• **DIRECTIONS FOR THIS TASK**
Extract exactly the run of lines starting at the line that holds "obj.data.transform(world)" and ending at the line that holds "FARTHEST = 50", both included.

• **SUPPLIED MATERIAL**
▬▬▬▬▬▬
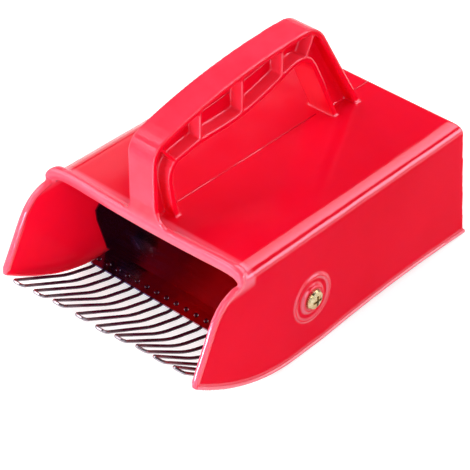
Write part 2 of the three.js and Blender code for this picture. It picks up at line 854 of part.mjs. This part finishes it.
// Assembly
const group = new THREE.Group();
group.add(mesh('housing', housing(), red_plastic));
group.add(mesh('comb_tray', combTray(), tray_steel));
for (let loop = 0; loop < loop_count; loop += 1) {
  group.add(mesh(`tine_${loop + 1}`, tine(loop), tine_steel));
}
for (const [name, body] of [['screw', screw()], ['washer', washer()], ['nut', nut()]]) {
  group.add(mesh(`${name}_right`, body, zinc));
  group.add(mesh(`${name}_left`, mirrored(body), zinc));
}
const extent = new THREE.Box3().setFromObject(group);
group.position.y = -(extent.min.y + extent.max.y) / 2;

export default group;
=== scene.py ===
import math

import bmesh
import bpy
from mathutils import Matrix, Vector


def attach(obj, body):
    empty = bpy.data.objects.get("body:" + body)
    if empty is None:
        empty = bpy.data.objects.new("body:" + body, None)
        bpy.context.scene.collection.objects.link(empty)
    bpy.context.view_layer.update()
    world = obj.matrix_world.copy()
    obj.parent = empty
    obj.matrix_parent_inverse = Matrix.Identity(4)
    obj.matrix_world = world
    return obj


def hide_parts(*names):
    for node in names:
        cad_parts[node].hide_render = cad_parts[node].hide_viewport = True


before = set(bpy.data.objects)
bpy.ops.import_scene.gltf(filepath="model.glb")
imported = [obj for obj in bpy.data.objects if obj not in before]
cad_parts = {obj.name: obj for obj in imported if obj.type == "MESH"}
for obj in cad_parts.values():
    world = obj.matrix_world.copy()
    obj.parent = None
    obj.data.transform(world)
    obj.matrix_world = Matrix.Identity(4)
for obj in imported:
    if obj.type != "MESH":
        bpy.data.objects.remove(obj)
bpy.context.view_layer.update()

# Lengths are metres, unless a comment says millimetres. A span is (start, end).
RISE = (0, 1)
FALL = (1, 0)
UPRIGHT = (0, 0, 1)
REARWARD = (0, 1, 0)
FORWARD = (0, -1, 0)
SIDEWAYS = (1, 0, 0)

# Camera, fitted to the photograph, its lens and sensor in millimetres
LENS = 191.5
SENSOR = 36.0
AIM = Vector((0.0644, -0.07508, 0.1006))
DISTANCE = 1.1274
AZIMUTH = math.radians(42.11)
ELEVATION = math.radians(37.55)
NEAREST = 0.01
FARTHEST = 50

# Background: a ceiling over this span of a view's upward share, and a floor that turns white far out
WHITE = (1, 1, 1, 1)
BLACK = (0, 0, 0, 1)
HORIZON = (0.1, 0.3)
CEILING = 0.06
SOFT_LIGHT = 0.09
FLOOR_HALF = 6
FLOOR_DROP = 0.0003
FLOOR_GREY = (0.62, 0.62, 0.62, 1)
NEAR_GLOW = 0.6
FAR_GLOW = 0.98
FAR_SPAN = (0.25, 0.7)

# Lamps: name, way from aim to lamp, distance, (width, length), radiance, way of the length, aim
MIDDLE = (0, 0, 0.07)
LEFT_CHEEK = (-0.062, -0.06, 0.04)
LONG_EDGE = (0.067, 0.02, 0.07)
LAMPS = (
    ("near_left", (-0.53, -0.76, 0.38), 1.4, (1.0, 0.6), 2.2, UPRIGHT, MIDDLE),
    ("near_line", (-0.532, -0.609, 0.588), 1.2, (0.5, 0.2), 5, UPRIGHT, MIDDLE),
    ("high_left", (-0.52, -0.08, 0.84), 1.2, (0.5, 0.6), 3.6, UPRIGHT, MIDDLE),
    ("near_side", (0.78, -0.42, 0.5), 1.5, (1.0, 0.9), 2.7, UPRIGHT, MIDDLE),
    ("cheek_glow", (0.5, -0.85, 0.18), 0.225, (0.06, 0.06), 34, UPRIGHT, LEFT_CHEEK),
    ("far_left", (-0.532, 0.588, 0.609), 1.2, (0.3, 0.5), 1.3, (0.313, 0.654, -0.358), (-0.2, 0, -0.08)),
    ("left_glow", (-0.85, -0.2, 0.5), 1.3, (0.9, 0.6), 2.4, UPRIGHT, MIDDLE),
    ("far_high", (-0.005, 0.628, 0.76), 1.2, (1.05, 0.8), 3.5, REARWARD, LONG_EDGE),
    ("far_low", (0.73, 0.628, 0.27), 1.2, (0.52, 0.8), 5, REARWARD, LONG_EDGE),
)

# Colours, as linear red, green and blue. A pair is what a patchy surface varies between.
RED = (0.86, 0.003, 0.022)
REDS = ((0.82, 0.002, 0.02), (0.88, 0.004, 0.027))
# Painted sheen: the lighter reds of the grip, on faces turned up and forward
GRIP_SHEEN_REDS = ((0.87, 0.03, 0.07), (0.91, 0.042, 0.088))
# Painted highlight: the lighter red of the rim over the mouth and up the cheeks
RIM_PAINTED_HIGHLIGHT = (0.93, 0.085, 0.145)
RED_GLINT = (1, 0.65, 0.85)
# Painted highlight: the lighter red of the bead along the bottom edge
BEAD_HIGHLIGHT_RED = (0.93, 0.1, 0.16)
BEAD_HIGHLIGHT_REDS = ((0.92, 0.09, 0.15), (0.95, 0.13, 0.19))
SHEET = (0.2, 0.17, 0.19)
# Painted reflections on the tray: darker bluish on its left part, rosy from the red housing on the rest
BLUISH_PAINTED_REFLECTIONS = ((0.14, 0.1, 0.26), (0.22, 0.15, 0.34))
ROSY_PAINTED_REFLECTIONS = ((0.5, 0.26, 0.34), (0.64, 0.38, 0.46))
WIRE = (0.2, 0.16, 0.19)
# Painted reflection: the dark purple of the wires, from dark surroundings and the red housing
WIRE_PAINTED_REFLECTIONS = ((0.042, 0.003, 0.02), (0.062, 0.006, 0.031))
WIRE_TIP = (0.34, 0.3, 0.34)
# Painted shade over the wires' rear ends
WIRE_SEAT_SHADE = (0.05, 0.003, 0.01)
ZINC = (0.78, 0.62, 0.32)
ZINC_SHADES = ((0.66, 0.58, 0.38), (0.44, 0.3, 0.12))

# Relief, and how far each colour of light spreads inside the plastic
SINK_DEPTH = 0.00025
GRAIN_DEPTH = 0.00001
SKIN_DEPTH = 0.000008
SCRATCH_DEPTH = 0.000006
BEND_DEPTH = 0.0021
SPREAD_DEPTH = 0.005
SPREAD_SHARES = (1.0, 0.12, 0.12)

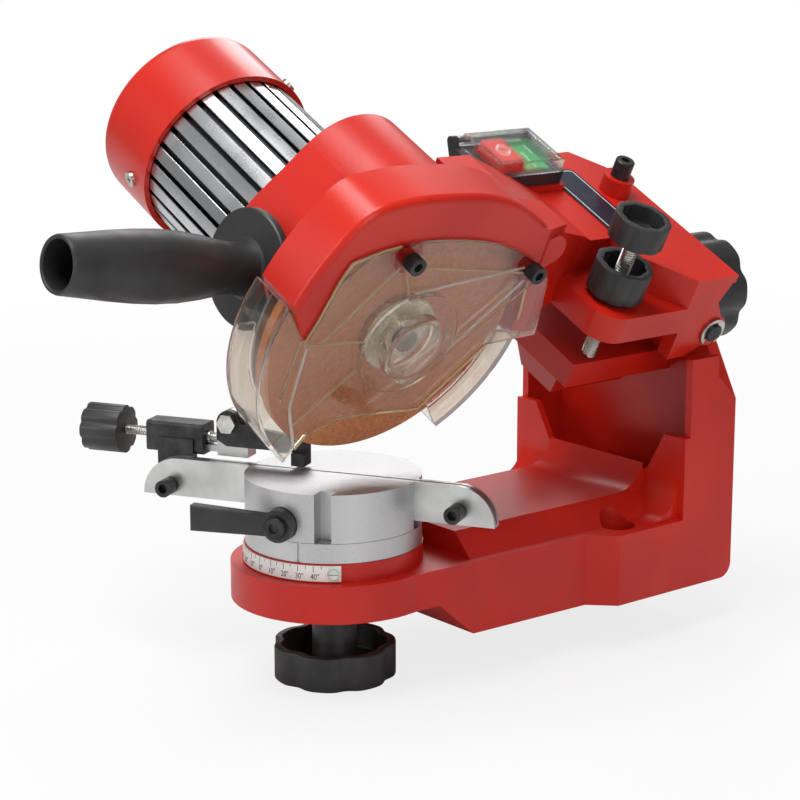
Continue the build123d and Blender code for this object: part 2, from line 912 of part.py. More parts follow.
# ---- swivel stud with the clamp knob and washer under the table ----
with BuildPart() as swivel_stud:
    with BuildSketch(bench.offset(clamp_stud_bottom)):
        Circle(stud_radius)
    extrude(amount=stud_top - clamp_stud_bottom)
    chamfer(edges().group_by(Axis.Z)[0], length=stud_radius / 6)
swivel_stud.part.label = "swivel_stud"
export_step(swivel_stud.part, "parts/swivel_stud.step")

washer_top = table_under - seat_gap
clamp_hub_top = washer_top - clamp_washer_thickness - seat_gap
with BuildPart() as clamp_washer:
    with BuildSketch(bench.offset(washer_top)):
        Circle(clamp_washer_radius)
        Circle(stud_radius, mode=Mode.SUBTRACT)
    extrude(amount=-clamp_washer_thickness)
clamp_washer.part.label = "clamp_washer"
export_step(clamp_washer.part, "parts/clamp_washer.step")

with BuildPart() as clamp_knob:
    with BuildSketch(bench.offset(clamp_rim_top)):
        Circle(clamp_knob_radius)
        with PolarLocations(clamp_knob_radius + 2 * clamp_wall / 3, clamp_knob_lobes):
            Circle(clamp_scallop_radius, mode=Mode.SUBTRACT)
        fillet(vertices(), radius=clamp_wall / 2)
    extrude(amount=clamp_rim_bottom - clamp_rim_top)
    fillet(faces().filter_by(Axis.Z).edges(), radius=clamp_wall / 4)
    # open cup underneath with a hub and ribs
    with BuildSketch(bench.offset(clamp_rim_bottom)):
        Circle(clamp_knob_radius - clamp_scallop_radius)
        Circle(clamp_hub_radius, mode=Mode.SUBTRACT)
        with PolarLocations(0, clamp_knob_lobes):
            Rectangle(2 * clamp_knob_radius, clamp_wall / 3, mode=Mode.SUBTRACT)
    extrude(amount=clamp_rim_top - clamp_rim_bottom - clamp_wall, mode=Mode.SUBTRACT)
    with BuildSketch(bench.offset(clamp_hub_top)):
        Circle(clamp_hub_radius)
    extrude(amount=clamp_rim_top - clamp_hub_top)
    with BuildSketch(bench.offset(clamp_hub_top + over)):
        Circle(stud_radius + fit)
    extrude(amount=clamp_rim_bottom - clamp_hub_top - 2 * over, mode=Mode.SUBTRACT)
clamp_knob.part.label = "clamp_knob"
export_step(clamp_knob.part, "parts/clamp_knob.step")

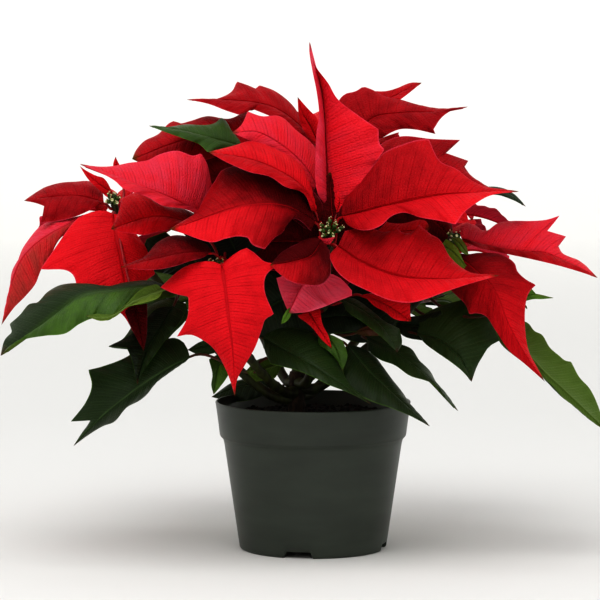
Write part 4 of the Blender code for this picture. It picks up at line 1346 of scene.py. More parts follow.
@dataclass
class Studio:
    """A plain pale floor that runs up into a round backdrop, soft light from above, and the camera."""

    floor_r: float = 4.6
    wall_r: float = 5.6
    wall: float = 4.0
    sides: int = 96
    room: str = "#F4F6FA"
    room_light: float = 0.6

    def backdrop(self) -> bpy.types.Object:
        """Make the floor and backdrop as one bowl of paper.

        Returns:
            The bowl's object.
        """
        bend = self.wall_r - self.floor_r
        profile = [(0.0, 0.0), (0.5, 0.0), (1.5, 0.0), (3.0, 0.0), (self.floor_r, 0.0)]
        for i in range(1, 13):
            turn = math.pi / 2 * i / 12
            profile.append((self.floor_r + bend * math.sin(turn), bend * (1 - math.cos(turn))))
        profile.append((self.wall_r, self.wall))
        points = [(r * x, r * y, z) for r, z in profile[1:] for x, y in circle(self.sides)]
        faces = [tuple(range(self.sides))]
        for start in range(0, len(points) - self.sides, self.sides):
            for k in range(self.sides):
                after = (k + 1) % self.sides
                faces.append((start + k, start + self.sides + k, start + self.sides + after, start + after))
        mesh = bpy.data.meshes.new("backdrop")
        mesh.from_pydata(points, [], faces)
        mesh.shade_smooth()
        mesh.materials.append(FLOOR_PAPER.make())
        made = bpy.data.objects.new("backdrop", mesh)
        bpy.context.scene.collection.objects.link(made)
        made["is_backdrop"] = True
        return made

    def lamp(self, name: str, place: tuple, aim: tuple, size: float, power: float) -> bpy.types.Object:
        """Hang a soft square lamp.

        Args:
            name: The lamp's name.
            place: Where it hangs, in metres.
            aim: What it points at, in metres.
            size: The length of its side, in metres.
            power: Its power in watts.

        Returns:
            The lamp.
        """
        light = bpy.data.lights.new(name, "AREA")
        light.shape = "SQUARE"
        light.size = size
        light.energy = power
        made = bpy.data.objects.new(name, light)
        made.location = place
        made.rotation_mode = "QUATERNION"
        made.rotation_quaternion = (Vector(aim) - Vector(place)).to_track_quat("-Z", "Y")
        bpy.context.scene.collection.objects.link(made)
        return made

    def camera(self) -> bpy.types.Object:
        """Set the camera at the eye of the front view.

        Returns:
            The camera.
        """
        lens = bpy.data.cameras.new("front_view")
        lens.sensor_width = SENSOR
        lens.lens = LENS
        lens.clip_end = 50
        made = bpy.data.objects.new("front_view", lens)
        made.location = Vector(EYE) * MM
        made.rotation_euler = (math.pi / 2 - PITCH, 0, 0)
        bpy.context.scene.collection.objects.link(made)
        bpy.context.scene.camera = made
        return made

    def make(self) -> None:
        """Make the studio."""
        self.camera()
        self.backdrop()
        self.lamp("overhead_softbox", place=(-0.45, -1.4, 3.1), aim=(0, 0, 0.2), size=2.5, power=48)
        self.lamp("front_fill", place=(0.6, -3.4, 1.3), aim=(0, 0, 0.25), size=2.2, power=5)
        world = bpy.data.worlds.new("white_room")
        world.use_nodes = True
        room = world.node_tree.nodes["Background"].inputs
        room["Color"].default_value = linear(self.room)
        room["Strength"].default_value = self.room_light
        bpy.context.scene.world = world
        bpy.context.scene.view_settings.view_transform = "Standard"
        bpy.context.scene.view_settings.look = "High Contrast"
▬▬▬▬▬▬
• **EXERCISE RESULT**
    obj.data.transform(world)
    obj.matrix_world = Matrix.Identity(4)
for obj in imported:
    if obj.type != "MESH":
        bpy.data.objects.remove(obj)
bpy.context.view_layer.update()

# Lengths are metres, unless a comment says millimetres. A span is (start, end).
RISE = (0, 1)
FALL = (1, 0)
UPRIGHT = (0, 0, 1)
REARWARD = (0, 1, 0)
FORWARD = (0, -1, 0)
SIDEWAYS = (1, 0, 0)

# Camera, fitted to the photograph, its lens and sensor in millimetres
LENS = 191.5
SENSOR = 36.0
AIM = Vector((0.0644, -0.07508, 0.1006))
DISTANCE = 1.1274
AZIMUTH = math.radians(42.11)
ELEVATION = math.radians(37.55)
NEAREST = 0.01
FARTHEST = 50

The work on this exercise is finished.